CAD and scene scripts:

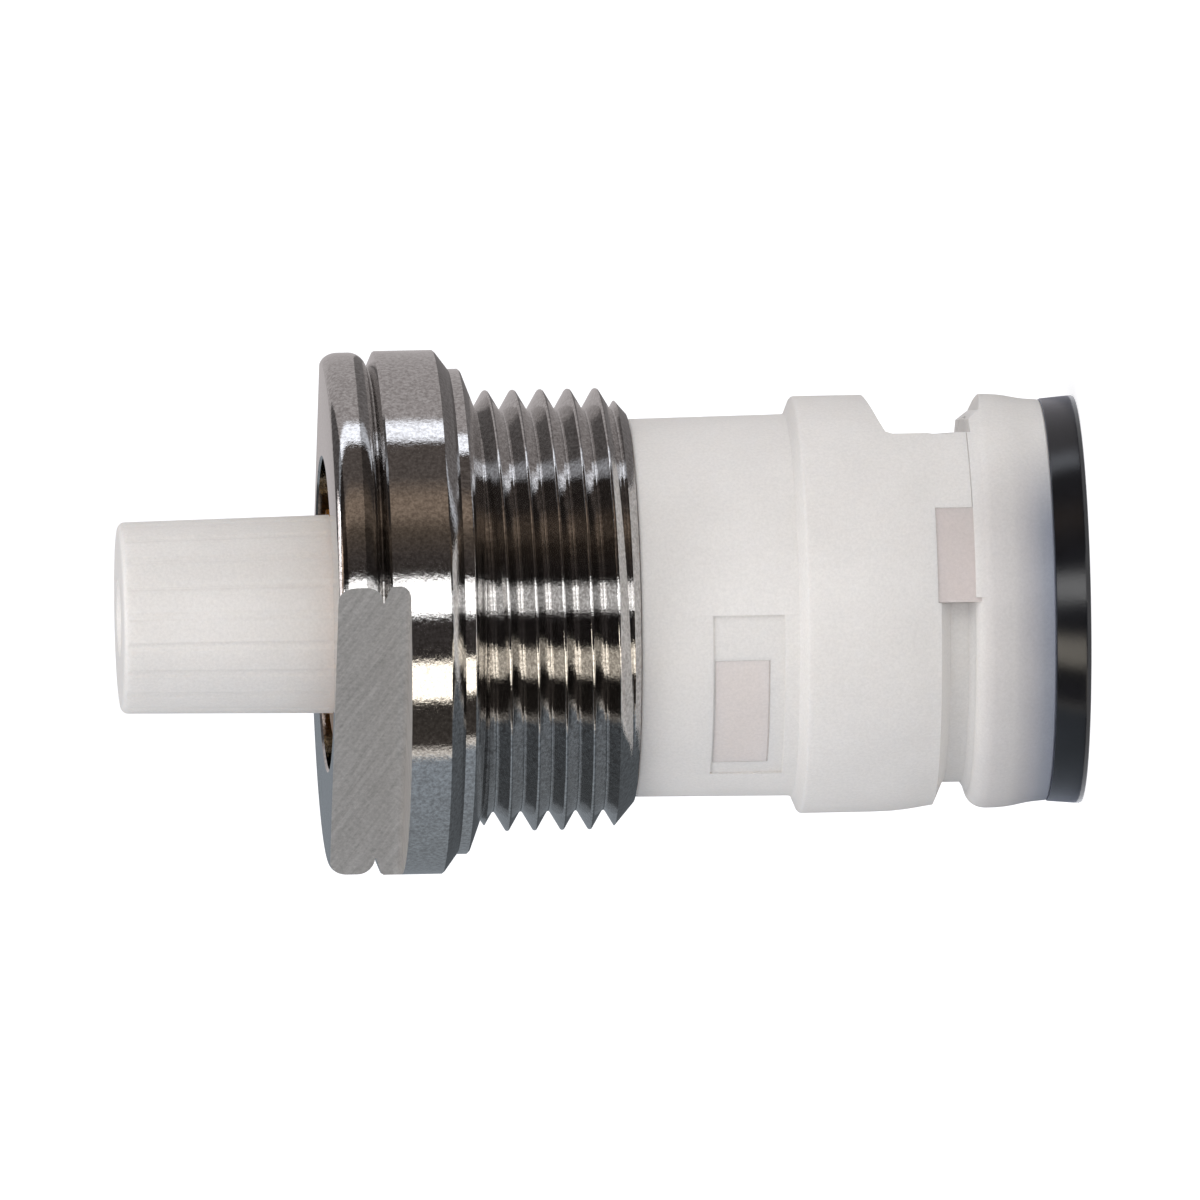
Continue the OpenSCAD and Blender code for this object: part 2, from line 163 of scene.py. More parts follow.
# Reflection screen
# Bright polished metal shows only what stands round it, so a screen stands in a ring round the part
# and folds in over it and under it, where the thread's flanks look. Its stops run round it from the
# camera, towards the top of the picture. Only reflections see it, and it throws no light or shadow
# on the plastic.
screen_stops = [
    (-180, "#83898f", 0.8), (-120, "#8a9197", 0.95), (-66, "#8e969e", 1.05), (-65, "#d8d2ca", 1.2),
    (-62, "#d8d2ca", 1.2), (-61, "#4a4541", 0.9), (-38.5, "#3a3633", 0.9), (-38, "#fff6e6", 2.3),
    (-22, "#fff6e6", 2.3), (-21.5, "#3f3b3a", 0.9), (-1.5, "#3f3b3a", 0.9), (-1, "#ffffff", 2.5),
    (14, "#ffffff", 2.5), (14.5, "#332f2d", 1.1), (24, "#3b3634", 1.3), (36, "#4e453d", 1.3),
    (44, "#786a5e", 1.35), (50, "#786a5e", 1.35), (60, "#4f4946", 1.3), (79.5, "#4f4946", 1.3),
    (80, "#f2f6ff", 1.5), (91, "#f2f6ff", 1.5), (91.5, "#a8a3a3", 1.05), (180, "#a8a3a3", 1.05)]
screen_radius = 0.3
screen_height = 0.25
screen_gap = 0.0001
screen_folds = [
    ("wall", (screen_radius, screen_gap), (screen_radius, screen_height), 1.24),
    ("foot", (0.012, screen_gap), (screen_radius, screen_gap), 0.5),
    ("head", (screen_radius, screen_height), (0.11, screen_height), 0.3),
    ("crown", (0.11, screen_height), (0.001, screen_height), 4.5)]


def screen_piece(name, start, end, inner, outer, share):
    """Bends one piece of the screen between two stops, and between two points of its section."""
    material, tree, output = new_material(name)
    place = add_node(tree, "TexCoord").outputs["Object"]
    turned = add_node(tree, "Mapping", Vector=place, Rotation=(0, 0, math.radians(90)))
    around = add_node(tree, "TexGradient", {"gradient_type": "RADIAL"}, Vector=turned.outputs[0])
    along = add_node(
        tree, "MapRange", Value=around.outputs["Fac"], From_Min=start[0] / 360 + 0.5,
        From_Max=end[0] / 360 + 0.5)
    ends = [[part * strength for part in linear(colour)] for angle, colour, strength in (start, end)]
    shade = add_node(tree, "MixRGB", Fac=along.outputs[0], Color1=ends[0], Color2=ends[1])
    glow = add_node(tree, "Emission", Color=shade.outputs[0], Strength=share)
    tree.links.new(glow.outputs[0], output.inputs["Surface"])
    columns = max(1, round((end[0] - start[0]) / 4))
    bpy.ops.mesh.primitive_grid_add(x_subdivisions=columns, y_subdivisions=1, size=1)
    for vertex in bpy.context.object.data.vertices:
        angle = math.radians(start[0] + (end[0] - start[0]) * (vertex.co.x + 0.5))
        rise = vertex.co.y + 0.5
        radius = inner[0] + (outer[0] - inner[0]) * rise
        height = inner[1] + (outer[1] - inner[1]) * rise
        vertex.co = Vector((math.sin(angle) * radius, -math.cos(angle) * radius, height))
    piece = studio_piece(name, material)
    piece.visible_camera = False
    piece.visible_diffuse = False
    piece.visible_transmission = False
    piece.visible_volume_scatter = False
    piece.visible_shadow = False


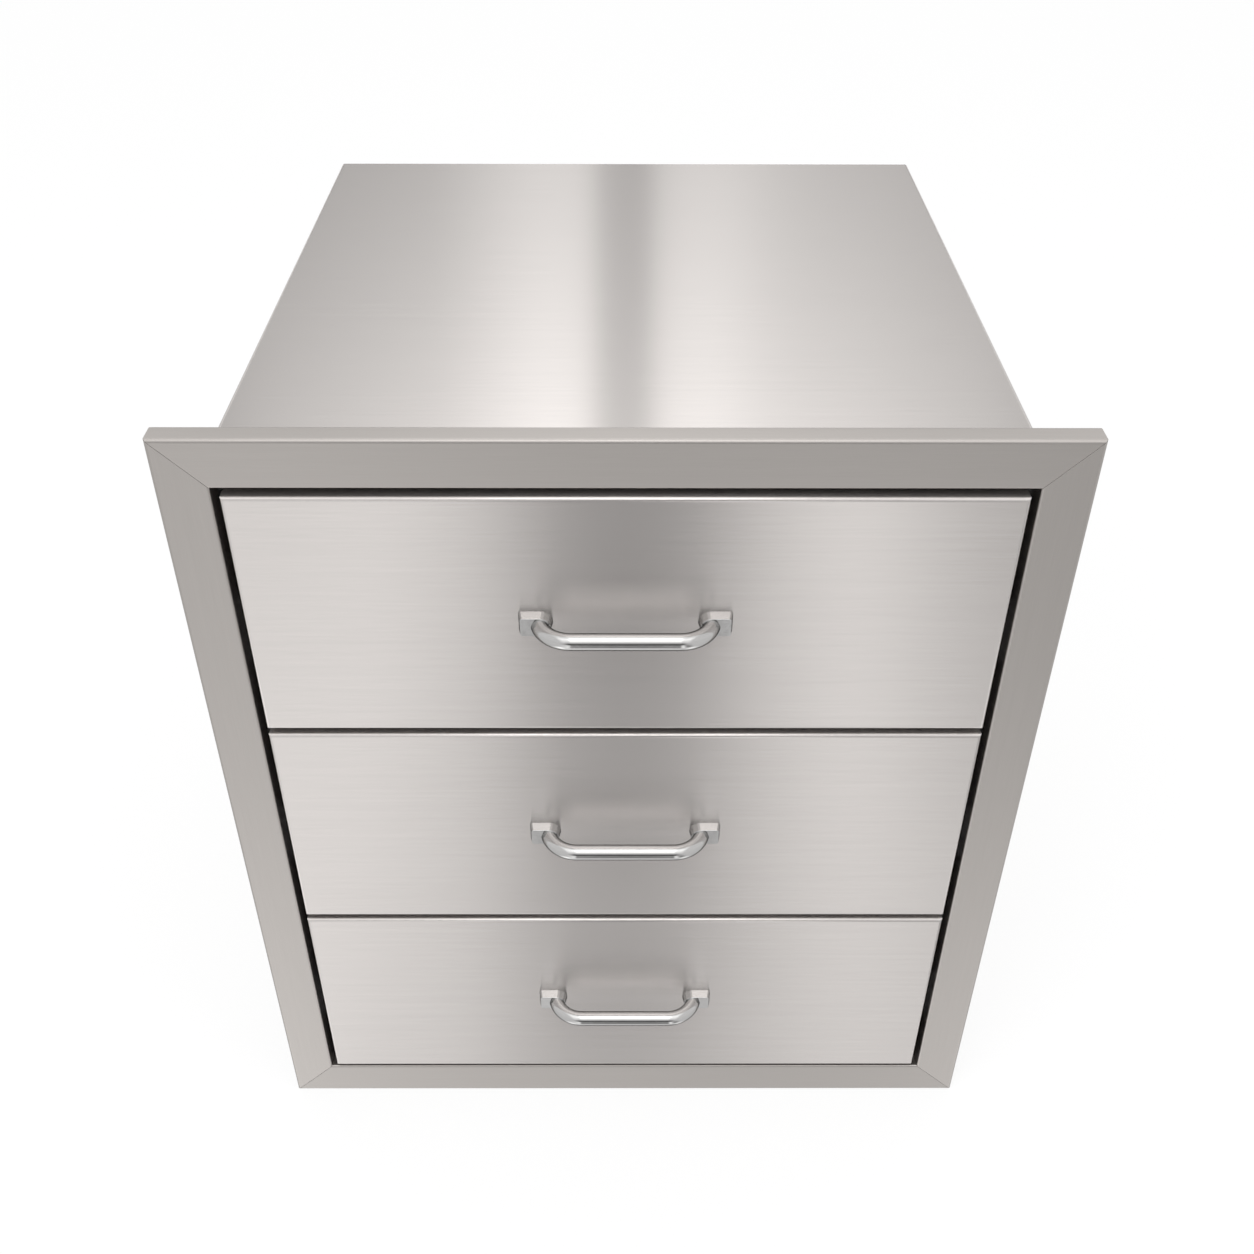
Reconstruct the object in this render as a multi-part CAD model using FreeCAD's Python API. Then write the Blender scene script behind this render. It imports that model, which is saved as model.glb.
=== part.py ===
import FreeCAD
import Part

import math
import os

# Built-in outdoor kitchen unit: a stainless sheet cabinet with three drawers.
# Lengths are in millimetres.
# X runs across the unit, with 0 in its middle plane.
# Y runs from the front to the back, with 0 on the island face that the trim seats on.
# Z runs up, with 0 on the underside of the cabinet.

# Trim frame: four mitred channels round the opening
trim_width = 508.0
trim_height = 577.0
trim_face = 30.0
trim_depth = 15.0
trim_sheet = 1.2
trim_bend = 0.6
trim_return = 12.0
trim_seat = 10.0

# Cabinet behind the trim
cabinet_inset = 22.5
cabinet_rear_room = 23.0
cabinet_sheet = 1.0
cabinet_bend = 1.5
floor_flange = 15.0
back_flange = 14.0

# Fixing holes in each side, one above the other
fixing_radius = 2.75
fixing_front = 105.0
fixing_low = 111.0
fixing_pitch = 341.0

# Uprights: hat channels on the side walls
upright_sheet = 1.0
upright_bend = 0.6
upright_web = 35.0
upright_flange = 12.0
upright_front = 12.0
upright_rear_gap = 4.0
upright_end_gap = 2.0

# Drawers and the gaps round their fronts
drawer_names = ("bottom", "middle", "top")
drawer_gap = 4.5
drawer_proud = 2.0

# Drawer front: a shell closed by a liner
front_sheet = 1.0
front_bend = 0.6
front_thickness = 18.0
liner_flange = 8.0

# Drawer box, shorter than its slides by the room behind it
box_sheet = 1.0
box_bend = 0.8
box_rear_room = 10.0
box_height = 120.0
box_rise = 14.0
rim_width = 10.0
rim_drop = 7.0
back_foot = 12.0
relief = 0.3

# Ball-bearing slides: outer, intermediate and inner members
opening_clearance = 0.7
slide_width = 12.7
slide_height = 45.0
slide_length = 450.0
slide_setback = 3.0
slide_rise = 60.0
outer_sheet = 1.2
outer_reach = 10.6
member_sheet = 1.0
member_bend = 0.4
web_gap = 1.4
inner_reach = 7.7
inner_rear_room = 10.0
ball_radius = 1.5
ball_clearance = 0.3
running_gap = 0.4

# Ball cages
cage_sheet = 0.5
cage_start = 112.0
cage_length = 200.0
cage_bridge = 16.0
ball_count = 2
ball_sides = 4
ball_margin = 30.0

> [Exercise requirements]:
Reproduce all data above, unchanged.

> [Result for this task]:
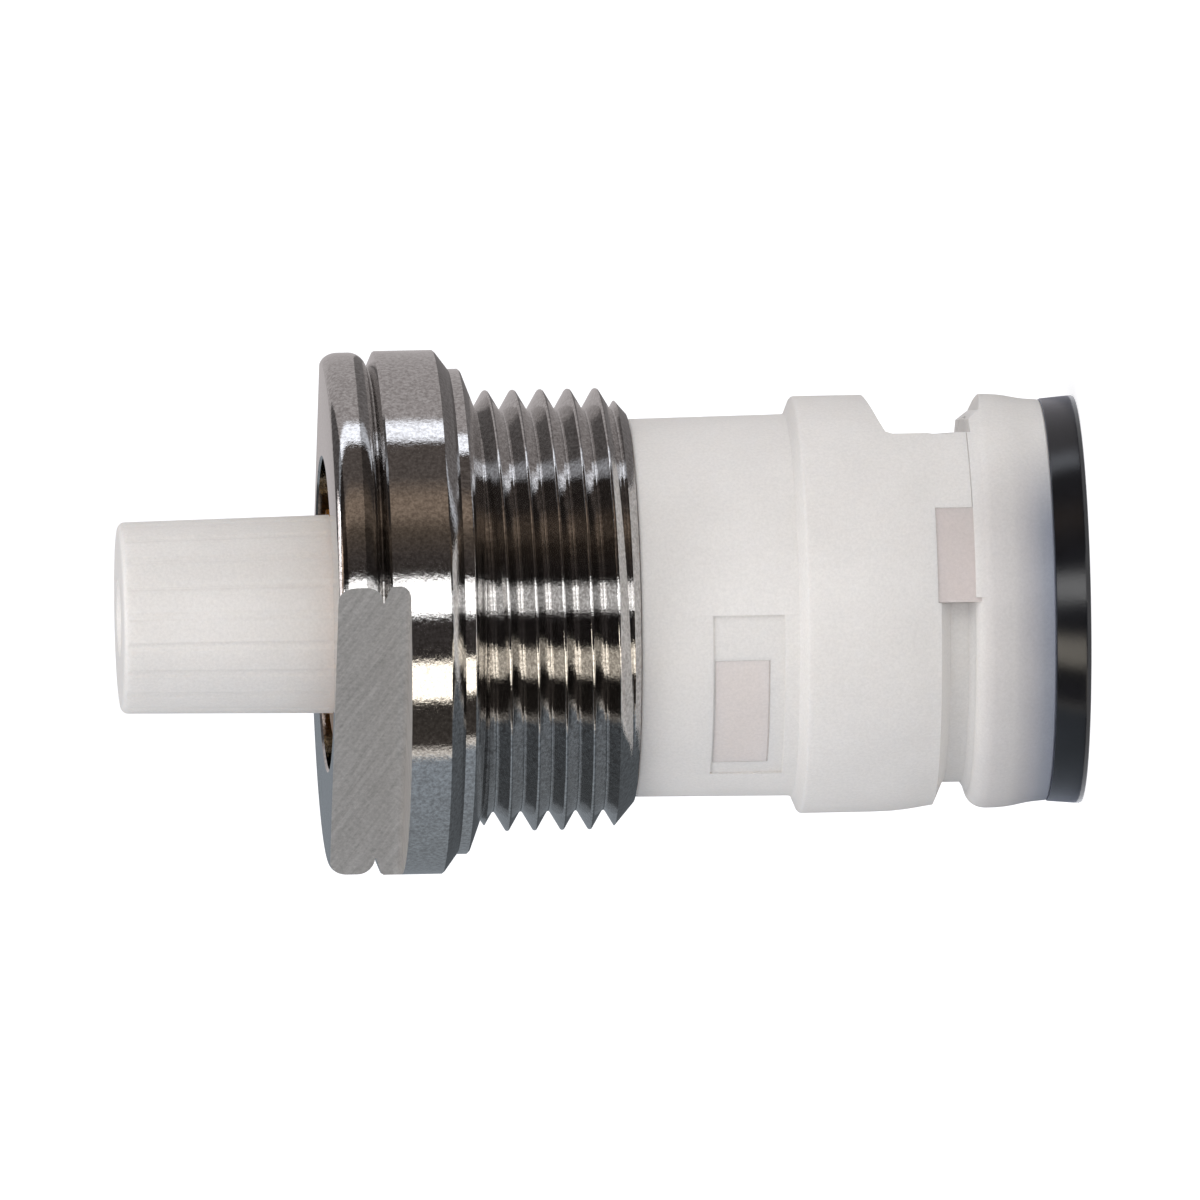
Continue the OpenSCAD and Blender code for this object: part 2, from line 163 of scene.py. More parts follow.
# Reflection screen
# Bright polished metal shows only what stands round it, so a screen stands in a ring round the part
# and folds in over it and under it, where the thread's flanks look. Its stops run round it from the
# camera, towards the top of the picture. Only reflections see it, and it throws no light or shadow
# on the plastic.
screen_stops = [
    (-180, "#83898f", 0.8), (-120, "#8a9197", 0.95), (-66, "#8e969e", 1.05), (-65, "#d8d2ca", 1.2),
    (-62, "#d8d2ca", 1.2), (-61, "#4a4541", 0.9), (-38.5, "#3a3633", 0.9), (-38, "#fff6e6", 2.3),
    (-22, "#fff6e6", 2.3), (-21.5, "#3f3b3a", 0.9), (-1.5, "#3f3b3a", 0.9), (-1, "#ffffff", 2.5),
    (14, "#ffffff", 2.5), (14.5, "#332f2d", 1.1), (24, "#3b3634", 1.3), (36, "#4e453d", 1.3),
    (44, "#786a5e", 1.35), (50, "#786a5e", 1.35), (60, "#4f4946", 1.3), (79.5, "#4f4946", 1.3),
    (80, "#f2f6ff", 1.5), (91, "#f2f6ff", 1.5), (91.5, "#a8a3a3", 1.05), (180, "#a8a3a3", 1.05)]
screen_radius = 0.3
screen_height = 0.25
screen_gap = 0.0001
screen_folds = [
    ("wall", (screen_radius, screen_gap), (screen_radius, screen_height), 1.24),
    ("foot", (0.012, screen_gap), (screen_radius, screen_gap), 0.5),
    ("head", (screen_radius, screen_height), (0.11, screen_height), 0.3),
    ("crown", (0.11, screen_height), (0.001, screen_height), 4.5)]


def screen_piece(name, start, end, inner, outer, share):
    """Bends one piece of the screen between two stops, and between two points of its section."""
    material, tree, output = new_material(name)
    place = add_node(tree, "TexCoord").outputs["Object"]
    turned = add_node(tree, "Mapping", Vector=place, Rotation=(0, 0, math.radians(90)))
    around = add_node(tree, "TexGradient", {"gradient_type": "RADIAL"}, Vector=turned.outputs[0])
    along = add_node(
        tree, "MapRange", Value=around.outputs["Fac"], From_Min=start[0] / 360 + 0.5,
        From_Max=end[0] / 360 + 0.5)
    ends = [[part * strength for part in linear(colour)] for angle, colour, strength in (start, end)]
    shade = add_node(tree, "MixRGB", Fac=along.outputs[0], Color1=ends[0], Color2=ends[1])
    glow = add_node(tree, "Emission", Color=shade.outputs[0], Strength=share)
    tree.links.new(glow.outputs[0], output.inputs["Surface"])
    columns = max(1, round((end[0] - start[0]) / 4))
    bpy.ops.mesh.primitive_grid_add(x_subdivisions=columns, y_subdivisions=1, size=1)
    for vertex in bpy.context.object.data.vertices:
        angle = math.radians(start[0] + (end[0] - start[0]) * (vertex.co.x + 0.5))
        rise = vertex.co.y + 0.5
        radius = inner[0] + (outer[0] - inner[0]) * rise
        height = inner[1] + (outer[1] - inner[1]) * rise
        vertex.co = Vector((math.sin(angle) * radius, -math.cos(angle) * radius, height))
    piece = studio_piece(name, material)
    piece.visible_camera = False
    piece.visible_diffuse = False
    piece.visible_transmission = False
    piece.visible_volume_scatter = False
    piece.visible_shadow = False


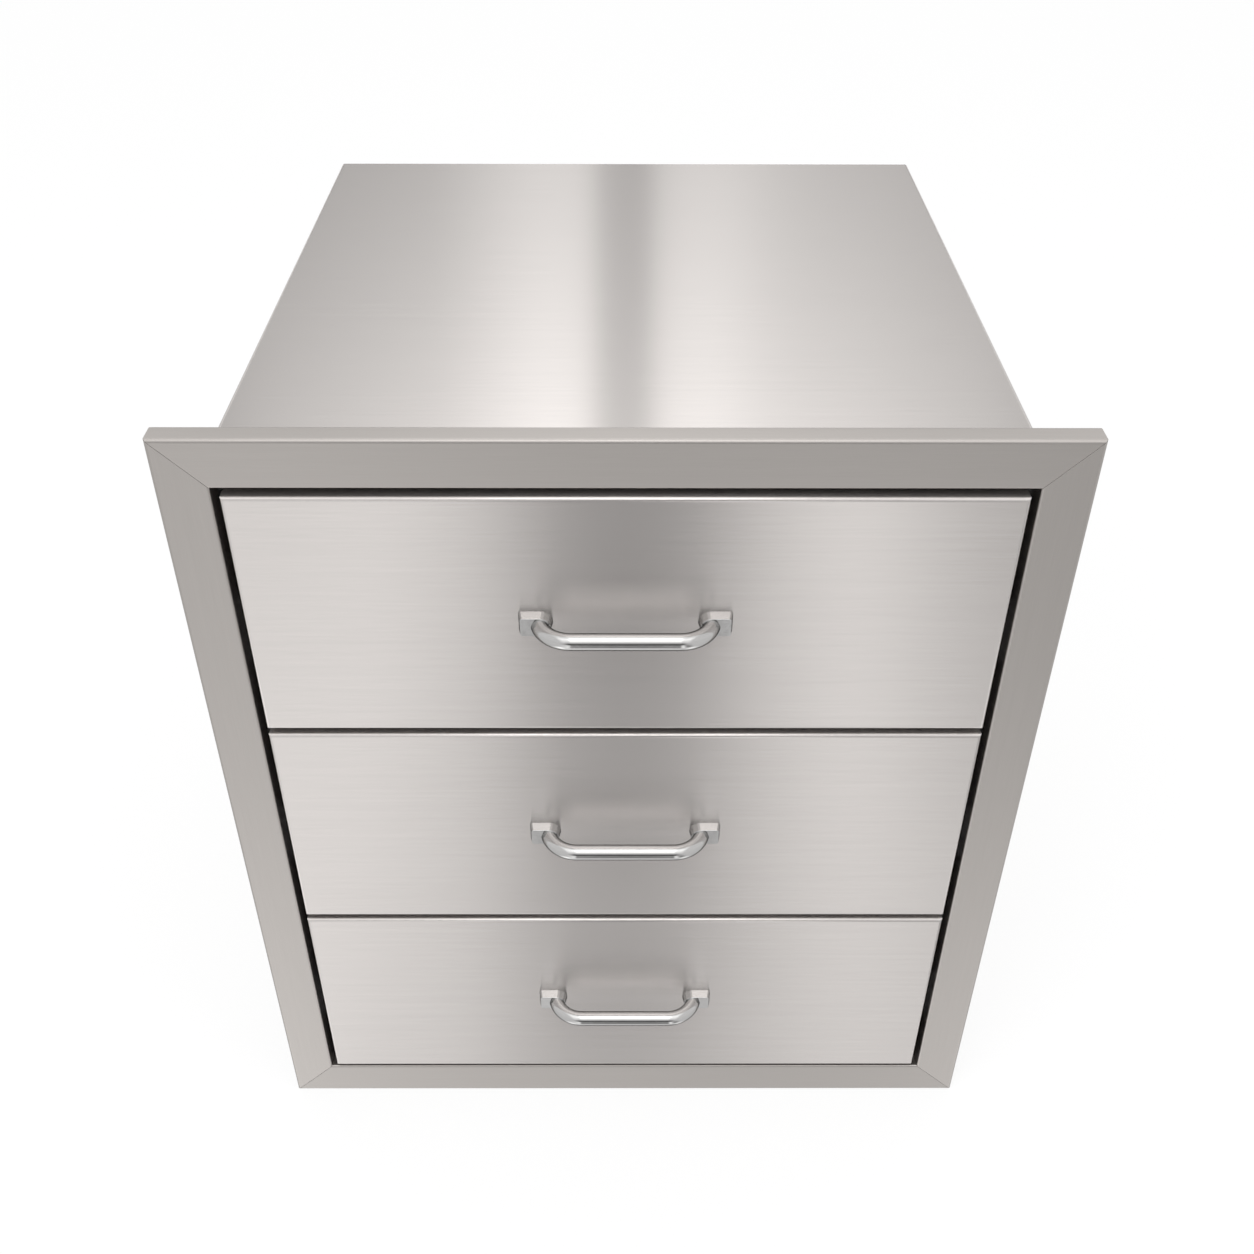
Reconstruct the object in this render as a multi-part CAD model using FreeCAD's Python API. Then write the Blender scene script behind this render. It imports that model, which is saved as model.glb.
=== part.py ===
import FreeCAD
import Part

import math
import os

# Built-in outdoor kitchen unit: a stainless sheet cabinet with three drawers.
# Lengths are in millimetres.
# X runs across the unit, with 0 in its middle plane.
# Y runs from the front to the back, with 0 on the island face that the trim seats on.
# Z runs up, with 0 on the underside of the cabinet.

# Trim frame: four mitred channels round the opening
trim_width = 508.0
trim_height = 577.0
trim_face = 30.0
trim_depth = 15.0
trim_sheet = 1.2
trim_bend = 0.6
trim_return = 12.0
trim_seat = 10.0

# Cabinet behind the trim
cabinet_inset = 22.5
cabinet_rear_room = 23.0
cabinet_sheet = 1.0
cabinet_bend = 1.5
floor_flange = 15.0
back_flange = 14.0

# Fixing holes in each side, one above the other
fixing_radius = 2.75
fixing_front = 105.0
fixing_low = 111.0
fixing_pitch = 341.0

# Uprights: hat channels on the side walls
upright_sheet = 1.0
upright_bend = 0.6
upright_web = 35.0
upright_flange = 12.0
upright_front = 12.0
upright_rear_gap = 4.0
upright_end_gap = 2.0

# Drawers and the gaps round their fronts
drawer_names = ("bottom", "middle", "top")
drawer_gap = 4.5
drawer_proud = 2.0

# Drawer front: a shell closed by a liner
front_sheet = 1.0
front_bend = 0.6
front_thickness = 18.0
liner_flange = 8.0

# Drawer box, shorter than its slides by the room behind it
box_sheet = 1.0
box_bend = 0.8
box_rear_room = 10.0
box_height = 120.0
box_rise = 14.0
rim_width = 10.0
rim_drop = 7.0
back_foot = 12.0
relief = 0.3

# Ball-bearing slides: outer, intermediate and inner members
opening_clearance = 0.7
slide_width = 12.7
slide_height = 45.0
slide_length = 450.0
slide_setback = 3.0
slide_rise = 60.0
outer_sheet = 1.2
outer_reach = 10.6
member_sheet = 1.0
member_bend = 0.4
web_gap = 1.4
inner_reach = 7.7
inner_rear_room = 10.0
ball_radius = 1.5
ball_clearance = 0.3
running_gap = 0.4

# Ball cages
cage_sheet = 0.5
cage_start = 112.0
cage_length = 200.0
cage_bridge = 16.0
ball_count = 2
ball_sides = 4
ball_margin = 30.0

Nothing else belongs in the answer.